Among the records that follow, find the line with "Write part 3" and the line with "body, ajar, mark)". Set down those lines and all lines between them exactly, without adding anything.

Supplied entries:
+++
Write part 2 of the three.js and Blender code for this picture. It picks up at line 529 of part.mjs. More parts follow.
+++
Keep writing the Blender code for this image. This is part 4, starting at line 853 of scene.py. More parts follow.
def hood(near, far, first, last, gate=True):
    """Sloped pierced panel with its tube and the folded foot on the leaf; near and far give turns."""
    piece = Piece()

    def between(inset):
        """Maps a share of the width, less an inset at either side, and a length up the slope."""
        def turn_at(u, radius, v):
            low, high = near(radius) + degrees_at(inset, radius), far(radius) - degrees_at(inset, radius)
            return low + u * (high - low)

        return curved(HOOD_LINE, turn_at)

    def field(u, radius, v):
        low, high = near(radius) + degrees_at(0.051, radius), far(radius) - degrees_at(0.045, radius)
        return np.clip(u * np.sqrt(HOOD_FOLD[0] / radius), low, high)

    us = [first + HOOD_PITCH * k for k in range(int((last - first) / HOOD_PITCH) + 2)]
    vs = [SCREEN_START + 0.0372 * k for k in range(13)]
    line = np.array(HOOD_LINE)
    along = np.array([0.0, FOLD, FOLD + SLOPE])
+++
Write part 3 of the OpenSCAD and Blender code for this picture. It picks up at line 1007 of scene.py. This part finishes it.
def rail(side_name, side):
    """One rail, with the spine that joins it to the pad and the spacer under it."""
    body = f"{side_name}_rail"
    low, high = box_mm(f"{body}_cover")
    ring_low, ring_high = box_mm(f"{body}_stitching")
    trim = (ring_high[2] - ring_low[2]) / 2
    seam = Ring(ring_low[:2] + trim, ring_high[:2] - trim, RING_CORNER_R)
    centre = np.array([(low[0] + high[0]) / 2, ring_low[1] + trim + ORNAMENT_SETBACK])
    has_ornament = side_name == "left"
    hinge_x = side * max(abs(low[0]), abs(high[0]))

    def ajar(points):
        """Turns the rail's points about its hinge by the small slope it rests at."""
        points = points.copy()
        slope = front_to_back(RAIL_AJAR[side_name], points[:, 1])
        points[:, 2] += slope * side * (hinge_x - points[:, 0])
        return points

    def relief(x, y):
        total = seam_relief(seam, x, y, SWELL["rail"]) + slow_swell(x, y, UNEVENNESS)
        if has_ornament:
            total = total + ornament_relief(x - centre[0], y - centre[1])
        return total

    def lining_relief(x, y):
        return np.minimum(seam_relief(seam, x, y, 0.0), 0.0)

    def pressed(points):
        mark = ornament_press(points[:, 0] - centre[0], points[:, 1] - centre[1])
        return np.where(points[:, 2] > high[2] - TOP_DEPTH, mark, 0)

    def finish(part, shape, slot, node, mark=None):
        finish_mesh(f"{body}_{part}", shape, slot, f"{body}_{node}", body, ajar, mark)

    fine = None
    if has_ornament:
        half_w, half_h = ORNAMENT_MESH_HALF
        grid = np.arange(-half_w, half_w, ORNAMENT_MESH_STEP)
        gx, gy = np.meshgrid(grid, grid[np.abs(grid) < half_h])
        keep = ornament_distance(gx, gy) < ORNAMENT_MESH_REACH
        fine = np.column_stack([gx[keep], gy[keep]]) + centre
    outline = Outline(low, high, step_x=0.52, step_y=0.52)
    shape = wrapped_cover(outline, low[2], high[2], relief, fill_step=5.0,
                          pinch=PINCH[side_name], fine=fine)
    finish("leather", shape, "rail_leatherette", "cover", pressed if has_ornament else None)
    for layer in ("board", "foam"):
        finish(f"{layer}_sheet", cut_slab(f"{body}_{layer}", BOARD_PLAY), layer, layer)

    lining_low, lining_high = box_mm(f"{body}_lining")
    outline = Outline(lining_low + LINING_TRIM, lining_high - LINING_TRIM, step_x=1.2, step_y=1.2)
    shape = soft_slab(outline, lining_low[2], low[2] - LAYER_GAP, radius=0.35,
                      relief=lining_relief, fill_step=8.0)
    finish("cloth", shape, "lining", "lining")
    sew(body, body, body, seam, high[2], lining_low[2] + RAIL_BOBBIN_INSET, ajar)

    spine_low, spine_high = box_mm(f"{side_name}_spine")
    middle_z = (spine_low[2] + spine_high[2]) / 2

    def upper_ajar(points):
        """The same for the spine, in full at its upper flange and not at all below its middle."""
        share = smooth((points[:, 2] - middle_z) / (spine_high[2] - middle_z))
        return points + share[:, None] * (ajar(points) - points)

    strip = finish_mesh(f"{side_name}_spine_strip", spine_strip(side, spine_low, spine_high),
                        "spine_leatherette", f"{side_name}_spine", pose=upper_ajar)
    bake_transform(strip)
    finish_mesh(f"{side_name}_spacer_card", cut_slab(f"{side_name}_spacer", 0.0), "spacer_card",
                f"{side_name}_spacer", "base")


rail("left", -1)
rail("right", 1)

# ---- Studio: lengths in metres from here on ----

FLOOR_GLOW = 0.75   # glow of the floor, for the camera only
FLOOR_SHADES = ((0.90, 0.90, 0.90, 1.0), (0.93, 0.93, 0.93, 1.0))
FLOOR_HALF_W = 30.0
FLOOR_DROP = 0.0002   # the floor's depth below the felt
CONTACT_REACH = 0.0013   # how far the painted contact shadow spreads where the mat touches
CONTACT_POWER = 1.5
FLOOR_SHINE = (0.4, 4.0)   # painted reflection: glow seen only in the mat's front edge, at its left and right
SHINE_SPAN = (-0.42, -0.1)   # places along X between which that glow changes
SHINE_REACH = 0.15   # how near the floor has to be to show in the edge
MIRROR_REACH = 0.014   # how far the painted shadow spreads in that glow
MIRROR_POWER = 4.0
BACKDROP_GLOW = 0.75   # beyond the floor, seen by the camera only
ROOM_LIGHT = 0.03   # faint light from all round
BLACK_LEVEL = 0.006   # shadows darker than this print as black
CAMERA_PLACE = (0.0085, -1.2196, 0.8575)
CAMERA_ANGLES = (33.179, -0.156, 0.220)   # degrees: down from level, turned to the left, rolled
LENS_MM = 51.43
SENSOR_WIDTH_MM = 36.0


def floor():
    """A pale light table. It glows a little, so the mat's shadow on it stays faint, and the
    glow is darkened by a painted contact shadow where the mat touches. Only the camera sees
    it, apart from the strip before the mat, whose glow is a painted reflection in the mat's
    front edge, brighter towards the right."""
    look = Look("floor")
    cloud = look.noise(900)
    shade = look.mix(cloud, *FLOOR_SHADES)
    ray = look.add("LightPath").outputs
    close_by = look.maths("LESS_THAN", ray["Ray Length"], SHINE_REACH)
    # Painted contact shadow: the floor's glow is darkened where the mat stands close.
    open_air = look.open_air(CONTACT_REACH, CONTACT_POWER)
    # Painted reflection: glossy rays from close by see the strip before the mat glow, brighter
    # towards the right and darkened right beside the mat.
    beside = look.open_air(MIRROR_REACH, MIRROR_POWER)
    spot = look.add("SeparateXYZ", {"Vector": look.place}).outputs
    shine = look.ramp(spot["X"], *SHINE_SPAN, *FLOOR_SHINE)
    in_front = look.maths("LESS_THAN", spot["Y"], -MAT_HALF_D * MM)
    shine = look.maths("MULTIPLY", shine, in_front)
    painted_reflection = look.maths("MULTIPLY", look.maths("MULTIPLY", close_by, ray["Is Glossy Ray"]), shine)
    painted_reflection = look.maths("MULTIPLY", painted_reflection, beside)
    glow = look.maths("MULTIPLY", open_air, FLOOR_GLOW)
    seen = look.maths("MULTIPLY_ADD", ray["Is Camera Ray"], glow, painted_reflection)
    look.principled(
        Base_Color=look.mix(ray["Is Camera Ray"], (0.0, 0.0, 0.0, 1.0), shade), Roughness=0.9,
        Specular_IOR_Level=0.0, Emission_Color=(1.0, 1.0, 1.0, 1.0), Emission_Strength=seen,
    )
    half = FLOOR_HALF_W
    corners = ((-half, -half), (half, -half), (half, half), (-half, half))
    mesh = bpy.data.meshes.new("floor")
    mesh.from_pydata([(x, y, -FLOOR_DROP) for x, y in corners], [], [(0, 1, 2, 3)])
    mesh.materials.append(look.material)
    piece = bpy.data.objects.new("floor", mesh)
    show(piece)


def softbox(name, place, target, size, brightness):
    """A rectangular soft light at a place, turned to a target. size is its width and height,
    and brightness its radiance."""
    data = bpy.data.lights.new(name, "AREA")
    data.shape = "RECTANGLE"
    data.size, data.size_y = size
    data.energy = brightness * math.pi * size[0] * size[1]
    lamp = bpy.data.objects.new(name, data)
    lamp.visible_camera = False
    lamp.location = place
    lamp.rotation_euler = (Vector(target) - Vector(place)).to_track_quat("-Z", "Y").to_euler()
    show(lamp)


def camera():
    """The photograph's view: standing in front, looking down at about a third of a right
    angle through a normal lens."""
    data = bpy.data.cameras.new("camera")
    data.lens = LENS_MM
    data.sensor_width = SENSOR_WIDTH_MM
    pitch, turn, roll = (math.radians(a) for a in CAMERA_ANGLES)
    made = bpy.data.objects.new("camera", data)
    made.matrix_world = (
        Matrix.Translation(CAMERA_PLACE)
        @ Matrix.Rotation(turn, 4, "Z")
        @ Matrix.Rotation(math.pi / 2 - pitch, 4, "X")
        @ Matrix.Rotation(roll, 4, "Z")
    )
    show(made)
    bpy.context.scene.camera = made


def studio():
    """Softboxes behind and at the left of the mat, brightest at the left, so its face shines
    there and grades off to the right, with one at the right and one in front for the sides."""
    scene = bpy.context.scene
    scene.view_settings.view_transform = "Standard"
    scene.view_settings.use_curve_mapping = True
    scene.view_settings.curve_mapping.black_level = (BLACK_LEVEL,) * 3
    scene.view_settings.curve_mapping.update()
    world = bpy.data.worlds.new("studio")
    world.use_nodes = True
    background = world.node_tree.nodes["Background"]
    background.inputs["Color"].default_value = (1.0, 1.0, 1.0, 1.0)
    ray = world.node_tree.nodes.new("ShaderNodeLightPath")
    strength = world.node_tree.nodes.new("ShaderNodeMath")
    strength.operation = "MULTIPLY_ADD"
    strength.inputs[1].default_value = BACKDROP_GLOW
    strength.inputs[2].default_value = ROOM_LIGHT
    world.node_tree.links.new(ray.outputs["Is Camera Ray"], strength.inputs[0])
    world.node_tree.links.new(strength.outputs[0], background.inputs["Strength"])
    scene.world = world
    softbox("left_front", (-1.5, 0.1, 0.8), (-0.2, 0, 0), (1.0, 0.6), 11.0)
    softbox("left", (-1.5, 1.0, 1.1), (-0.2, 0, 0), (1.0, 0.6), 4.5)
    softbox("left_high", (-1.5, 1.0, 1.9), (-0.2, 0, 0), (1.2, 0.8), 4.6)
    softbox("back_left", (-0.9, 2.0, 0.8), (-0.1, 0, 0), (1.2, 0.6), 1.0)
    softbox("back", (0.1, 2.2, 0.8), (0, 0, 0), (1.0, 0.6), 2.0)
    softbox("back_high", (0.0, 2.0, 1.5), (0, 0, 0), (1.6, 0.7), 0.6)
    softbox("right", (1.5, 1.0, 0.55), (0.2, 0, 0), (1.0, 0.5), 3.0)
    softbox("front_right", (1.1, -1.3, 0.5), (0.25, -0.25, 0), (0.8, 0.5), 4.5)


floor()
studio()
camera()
+++
Solution to this exercise:
Write part 3 of the OpenSCAD and Blender code for this picture. It picks up at line 1007 of scene.py. This part finishes it.
def rail(side_name, side):
    """One rail, with the spine that joins it to the pad and the spacer under it."""
    body = f"{side_name}_rail"
    low, high = box_mm(f"{body}_cover")
    ring_low, ring_high = box_mm(f"{body}_stitching")
    trim = (ring_high[2] - ring_low[2]) / 2
    seam = Ring(ring_low[:2] + trim, ring_high[:2] - trim, RING_CORNER_R)
    centre = np.array([(low[0] + high[0]) / 2, ring_low[1] + trim + ORNAMENT_SETBACK])
    has_ornament = side_name == "left"
    hinge_x = side * max(abs(low[0]), abs(high[0]))

    def ajar(points):
        """Turns the rail's points about its hinge by the small slope it rests at."""
        points = points.copy()
        slope = front_to_back(RAIL_AJAR[side_name], points[:, 1])
        points[:, 2] += slope * side * (hinge_x - points[:, 0])
        return points

    def relief(x, y):
        total = seam_relief(seam, x, y, SWELL["rail"]) + slow_swell(x, y, UNEVENNESS)
        if has_ornament:
            total = total + ornament_relief(x - centre[0], y - centre[1])
        return total

    def lining_relief(x, y):
        return np.minimum(seam_relief(seam, x, y, 0.0), 0.0)

    def pressed(points):
        mark = ornament_press(points[:, 0] - centre[0], points[:, 1] - centre[1])
        return np.where(points[:, 2] > high[2] - TOP_DEPTH, mark, 0)

    def finish(part, shape, slot, node, mark=None):
        finish_mesh(f"{body}_{part}", shape, slot, f"{body}_{node}", body, ajar, mark)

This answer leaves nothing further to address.